Work to complete —
Find all lines in the listing that include the word "axes", then copy them.

Available data —
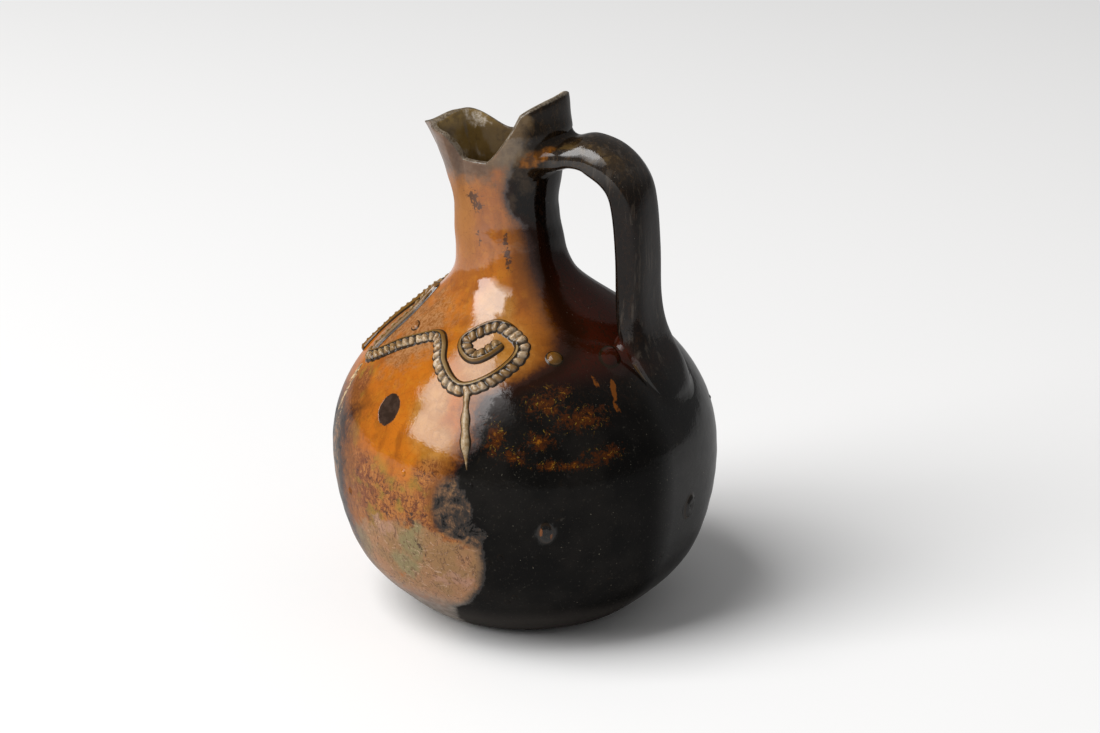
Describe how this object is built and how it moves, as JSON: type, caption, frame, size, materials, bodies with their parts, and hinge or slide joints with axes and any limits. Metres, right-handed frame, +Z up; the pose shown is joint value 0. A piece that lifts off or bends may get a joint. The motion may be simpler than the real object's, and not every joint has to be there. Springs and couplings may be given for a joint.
{
  "type": "pitcher",
  "caption": "Round-bellied earthenware pitcher with a narrow leaning neck, pinched pouring mouth, upright tongue, broad strap handle and applied notched scroll coils.",
  "frame": {"origin": "middle of the foot, on the table", "axes": "+Z up, +X from the foot's middle towards the handle, so the spout points to -X and the side seen in the picture faces -Y"},
  "size_m": [0.1881, 0.187, 0.2535],
  "materials": {
    "glazed_body": "glossy amber lead glaze darkened to brown-black by smoke over the handle side, crackled, with worn and stained patches low on the belly"
  },
  "bodies": {
    "root": {"pitcher": "glazed_body"}
  },
  "joints": []
}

Exercise output —
Describe how this object is built and how it moves, as JSON: type, caption, frame, size, materials, bodies with their parts, and hinge or slide joints with axes and any limits. Metres, right-handed frame, +Z up; the pose shown is joint value 0. A piece that lifts off or bends may get a joint. The motion may be simpler than the real object's, and not every joint has to be there. Springs and couplings may be given for a joint.
  "frame": {"origin": "middle of the foot, on the table", "axes": "+Z up, +X from the foot's middle towards the handle, so the spout points to -X and the side seen in the picture faces -Y"},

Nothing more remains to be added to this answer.